Tocqueville est comparé à Cassandre (dont on sait qu’elle reçu d’Apollon le don de prédire l’avenir, mais qui se fit dire par ce dernier que personne n’écouterait ses paroles car elle se refusa à lui), mais il est tout de même élu à l’assemblée Nationale et fait partie des rédacteurs de la Constitution de 1848, qui régit la seconde république. Cet enjeu majeur dans l’Histoire de France révèle à la tribune un homme transformé, fort de ses expériences antérieures. Il évoque lui-même la « facilité à parler dans cette grande assemblée ». Le sujet qu’il traite le touche beaucoup, il se l’approprie, il retient ainsi l’attention de ses auditeurs.

La survie de la république passionne l’homme. Acteur de la protection de la liberté, et ennemi du socialisme, Tocqueville prend parti pour l’immuabilité du nouveau régime. Il compose alors des discours séduisants et percutants. Mais plus encore, il se pose en tant que visionnaire, sans toutefois écraser son auditoire de ses connaissances. Il fait un sort à ses auditeurs en les incluant dans ledit discours avec le mot nous. Il les instruit pour les convaincre. Dans le but de les émouvoir, il leur fait endosser le rôle d’acteurs et de vainqueurs de la révolution, et crée ainsi une cohésion autour des valeurs de la révolution de 1789. Ce rassemblement pour l’amour de la patrie, de la France, et pour la défense de ses valeurs crée un enthousiasme général.

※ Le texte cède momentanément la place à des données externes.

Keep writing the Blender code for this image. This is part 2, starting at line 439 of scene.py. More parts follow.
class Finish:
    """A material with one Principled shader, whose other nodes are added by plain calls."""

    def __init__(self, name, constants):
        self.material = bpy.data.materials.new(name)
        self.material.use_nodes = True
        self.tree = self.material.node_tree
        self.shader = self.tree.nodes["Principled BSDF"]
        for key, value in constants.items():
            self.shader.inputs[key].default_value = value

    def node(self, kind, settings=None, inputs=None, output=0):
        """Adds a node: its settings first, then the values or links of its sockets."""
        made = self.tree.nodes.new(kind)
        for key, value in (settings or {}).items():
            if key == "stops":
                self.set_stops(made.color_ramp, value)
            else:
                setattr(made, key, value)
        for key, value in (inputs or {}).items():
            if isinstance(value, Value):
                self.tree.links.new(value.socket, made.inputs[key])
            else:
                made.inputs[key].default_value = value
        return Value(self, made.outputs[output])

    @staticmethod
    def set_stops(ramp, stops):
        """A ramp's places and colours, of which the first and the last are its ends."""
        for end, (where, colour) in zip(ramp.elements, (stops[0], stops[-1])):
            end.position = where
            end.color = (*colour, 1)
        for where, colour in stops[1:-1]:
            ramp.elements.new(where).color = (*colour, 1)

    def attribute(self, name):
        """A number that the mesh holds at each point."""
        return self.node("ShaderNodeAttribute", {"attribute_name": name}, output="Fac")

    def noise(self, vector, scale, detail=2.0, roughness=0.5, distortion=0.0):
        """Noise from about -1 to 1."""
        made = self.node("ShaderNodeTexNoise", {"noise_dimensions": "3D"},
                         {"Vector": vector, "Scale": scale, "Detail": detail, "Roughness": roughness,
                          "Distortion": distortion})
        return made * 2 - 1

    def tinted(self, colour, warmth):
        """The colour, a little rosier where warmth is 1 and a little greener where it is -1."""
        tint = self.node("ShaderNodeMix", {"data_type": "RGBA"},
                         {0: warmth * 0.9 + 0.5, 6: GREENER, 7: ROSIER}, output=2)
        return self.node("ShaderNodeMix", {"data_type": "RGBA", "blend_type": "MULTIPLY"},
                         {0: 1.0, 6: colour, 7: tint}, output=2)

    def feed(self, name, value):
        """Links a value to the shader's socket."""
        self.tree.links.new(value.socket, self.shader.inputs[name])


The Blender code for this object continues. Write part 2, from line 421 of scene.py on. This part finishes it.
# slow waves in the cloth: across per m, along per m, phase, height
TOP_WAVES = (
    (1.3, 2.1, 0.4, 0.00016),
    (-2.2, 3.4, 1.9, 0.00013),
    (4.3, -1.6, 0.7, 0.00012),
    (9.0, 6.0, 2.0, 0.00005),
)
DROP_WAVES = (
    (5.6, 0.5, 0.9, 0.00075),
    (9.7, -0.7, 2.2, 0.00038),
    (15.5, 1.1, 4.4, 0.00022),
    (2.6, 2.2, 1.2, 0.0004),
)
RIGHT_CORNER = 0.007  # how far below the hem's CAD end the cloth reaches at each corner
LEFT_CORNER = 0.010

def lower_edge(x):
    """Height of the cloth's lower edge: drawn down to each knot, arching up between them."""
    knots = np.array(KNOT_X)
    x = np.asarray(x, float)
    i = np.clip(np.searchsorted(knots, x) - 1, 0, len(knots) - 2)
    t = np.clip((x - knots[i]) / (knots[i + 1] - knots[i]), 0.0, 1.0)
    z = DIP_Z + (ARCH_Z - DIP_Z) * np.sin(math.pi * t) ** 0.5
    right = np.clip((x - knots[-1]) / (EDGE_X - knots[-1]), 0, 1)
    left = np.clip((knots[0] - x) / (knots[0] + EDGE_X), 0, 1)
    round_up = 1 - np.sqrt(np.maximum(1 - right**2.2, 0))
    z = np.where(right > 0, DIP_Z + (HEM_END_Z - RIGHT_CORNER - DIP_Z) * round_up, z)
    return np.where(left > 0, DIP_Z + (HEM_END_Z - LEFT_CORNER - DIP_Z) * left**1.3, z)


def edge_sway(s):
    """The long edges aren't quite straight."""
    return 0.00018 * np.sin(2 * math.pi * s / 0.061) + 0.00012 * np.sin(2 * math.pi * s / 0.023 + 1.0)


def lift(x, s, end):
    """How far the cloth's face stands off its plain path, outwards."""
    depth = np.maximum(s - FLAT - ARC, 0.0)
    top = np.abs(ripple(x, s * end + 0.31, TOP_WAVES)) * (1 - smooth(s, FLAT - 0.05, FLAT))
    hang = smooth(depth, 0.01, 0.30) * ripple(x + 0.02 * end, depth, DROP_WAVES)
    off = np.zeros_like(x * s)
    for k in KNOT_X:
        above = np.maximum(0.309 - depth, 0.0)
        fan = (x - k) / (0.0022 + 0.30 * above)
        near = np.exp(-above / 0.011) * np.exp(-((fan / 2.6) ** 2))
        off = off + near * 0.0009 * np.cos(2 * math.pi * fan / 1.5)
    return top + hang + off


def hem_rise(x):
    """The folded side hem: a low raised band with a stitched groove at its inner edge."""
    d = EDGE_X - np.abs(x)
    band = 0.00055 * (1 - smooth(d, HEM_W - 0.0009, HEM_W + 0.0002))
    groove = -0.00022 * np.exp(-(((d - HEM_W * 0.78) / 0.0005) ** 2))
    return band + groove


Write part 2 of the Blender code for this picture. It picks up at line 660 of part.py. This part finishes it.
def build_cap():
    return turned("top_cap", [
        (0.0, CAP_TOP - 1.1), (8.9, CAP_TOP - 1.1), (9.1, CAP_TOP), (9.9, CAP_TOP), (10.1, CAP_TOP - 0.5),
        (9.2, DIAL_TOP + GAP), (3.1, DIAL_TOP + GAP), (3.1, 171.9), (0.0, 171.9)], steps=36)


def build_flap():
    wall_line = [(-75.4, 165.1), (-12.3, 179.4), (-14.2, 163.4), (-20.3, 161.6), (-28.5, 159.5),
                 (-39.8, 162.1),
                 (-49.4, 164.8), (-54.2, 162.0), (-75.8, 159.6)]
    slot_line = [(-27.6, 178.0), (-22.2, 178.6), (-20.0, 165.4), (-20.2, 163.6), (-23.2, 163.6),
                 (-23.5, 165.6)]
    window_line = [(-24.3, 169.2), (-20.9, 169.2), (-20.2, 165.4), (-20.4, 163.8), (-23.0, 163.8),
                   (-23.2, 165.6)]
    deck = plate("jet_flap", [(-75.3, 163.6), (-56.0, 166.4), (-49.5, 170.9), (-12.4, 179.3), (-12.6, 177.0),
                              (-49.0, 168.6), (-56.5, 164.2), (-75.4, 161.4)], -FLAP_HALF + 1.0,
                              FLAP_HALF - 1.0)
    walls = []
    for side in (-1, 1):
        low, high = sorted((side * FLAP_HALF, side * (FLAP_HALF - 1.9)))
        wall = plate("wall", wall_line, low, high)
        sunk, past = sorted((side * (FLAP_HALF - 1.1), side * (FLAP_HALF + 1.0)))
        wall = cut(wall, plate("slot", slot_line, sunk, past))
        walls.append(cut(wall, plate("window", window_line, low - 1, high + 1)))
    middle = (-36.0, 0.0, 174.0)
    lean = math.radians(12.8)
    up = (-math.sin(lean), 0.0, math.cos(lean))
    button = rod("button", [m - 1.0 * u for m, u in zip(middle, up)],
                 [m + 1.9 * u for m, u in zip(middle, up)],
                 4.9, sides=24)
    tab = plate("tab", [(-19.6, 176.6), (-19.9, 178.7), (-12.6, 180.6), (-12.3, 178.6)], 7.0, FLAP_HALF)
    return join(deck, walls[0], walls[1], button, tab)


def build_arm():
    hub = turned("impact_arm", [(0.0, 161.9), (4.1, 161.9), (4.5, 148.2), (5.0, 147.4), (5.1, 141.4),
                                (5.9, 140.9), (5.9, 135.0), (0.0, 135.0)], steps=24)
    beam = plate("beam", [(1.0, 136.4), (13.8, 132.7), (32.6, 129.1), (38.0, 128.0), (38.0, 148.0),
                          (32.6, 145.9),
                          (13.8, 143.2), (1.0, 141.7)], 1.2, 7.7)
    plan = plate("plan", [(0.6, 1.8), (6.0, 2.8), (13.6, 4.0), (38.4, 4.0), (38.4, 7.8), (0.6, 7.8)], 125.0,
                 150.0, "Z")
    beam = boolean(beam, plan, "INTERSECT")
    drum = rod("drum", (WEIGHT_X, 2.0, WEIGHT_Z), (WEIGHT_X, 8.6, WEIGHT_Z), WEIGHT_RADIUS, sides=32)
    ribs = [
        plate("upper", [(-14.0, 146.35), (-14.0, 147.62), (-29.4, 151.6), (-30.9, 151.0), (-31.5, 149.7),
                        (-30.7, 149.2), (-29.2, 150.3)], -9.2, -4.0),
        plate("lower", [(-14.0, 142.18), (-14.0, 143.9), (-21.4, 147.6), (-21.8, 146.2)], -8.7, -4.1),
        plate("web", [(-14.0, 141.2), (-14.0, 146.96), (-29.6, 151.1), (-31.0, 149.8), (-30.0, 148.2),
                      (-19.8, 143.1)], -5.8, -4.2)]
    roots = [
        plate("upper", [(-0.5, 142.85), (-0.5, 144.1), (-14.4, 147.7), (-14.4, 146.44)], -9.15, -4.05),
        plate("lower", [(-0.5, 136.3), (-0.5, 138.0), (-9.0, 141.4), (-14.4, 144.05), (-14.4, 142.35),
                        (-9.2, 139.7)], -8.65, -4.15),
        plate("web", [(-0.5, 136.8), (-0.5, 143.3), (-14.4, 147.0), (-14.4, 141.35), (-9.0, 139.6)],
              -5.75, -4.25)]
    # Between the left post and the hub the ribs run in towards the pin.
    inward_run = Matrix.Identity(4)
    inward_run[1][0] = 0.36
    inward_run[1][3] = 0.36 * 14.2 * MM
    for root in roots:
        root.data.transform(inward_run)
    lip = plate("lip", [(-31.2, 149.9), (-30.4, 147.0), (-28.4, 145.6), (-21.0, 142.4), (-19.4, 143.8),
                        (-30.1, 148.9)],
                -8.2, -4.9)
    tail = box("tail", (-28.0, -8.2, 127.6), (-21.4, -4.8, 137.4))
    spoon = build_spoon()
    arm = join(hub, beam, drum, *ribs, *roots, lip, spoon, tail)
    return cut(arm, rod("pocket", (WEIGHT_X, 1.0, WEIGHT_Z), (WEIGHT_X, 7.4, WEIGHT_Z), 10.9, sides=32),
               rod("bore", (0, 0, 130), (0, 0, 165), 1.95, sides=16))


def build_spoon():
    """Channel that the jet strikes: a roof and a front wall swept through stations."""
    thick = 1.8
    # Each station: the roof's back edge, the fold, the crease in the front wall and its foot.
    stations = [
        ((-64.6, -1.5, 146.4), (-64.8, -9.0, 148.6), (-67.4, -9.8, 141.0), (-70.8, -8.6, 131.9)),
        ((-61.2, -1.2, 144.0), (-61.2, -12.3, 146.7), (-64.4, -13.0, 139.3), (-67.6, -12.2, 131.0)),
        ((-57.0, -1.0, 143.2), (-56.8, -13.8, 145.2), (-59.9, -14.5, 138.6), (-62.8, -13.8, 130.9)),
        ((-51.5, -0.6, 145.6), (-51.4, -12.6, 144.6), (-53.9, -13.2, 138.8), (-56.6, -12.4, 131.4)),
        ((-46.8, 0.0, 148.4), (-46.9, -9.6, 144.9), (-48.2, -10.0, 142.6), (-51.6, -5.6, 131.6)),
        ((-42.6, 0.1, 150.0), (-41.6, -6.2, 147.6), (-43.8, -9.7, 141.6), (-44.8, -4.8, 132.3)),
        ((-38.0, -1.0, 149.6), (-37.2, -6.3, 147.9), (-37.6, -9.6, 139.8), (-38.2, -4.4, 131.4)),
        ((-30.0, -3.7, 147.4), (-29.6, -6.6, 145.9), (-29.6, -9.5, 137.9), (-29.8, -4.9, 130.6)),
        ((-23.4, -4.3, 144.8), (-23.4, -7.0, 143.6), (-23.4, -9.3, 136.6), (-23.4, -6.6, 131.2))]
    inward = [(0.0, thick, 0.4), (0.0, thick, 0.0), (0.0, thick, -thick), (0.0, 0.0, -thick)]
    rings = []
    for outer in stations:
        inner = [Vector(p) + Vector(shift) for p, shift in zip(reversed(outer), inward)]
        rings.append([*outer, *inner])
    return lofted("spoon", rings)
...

Tocqueville dut donc faire preuve de patience pour maîtriser l’art de la prise de parole en public, et plus particulièrement pour persuader son auditoire, pour lui communiquer ses idées. Ce n’est qu’en 1848 qu’il parvient à
sensibiliser la Chambre véritablement, lorsque ses idéaux politiques concordent avec la situation du pays.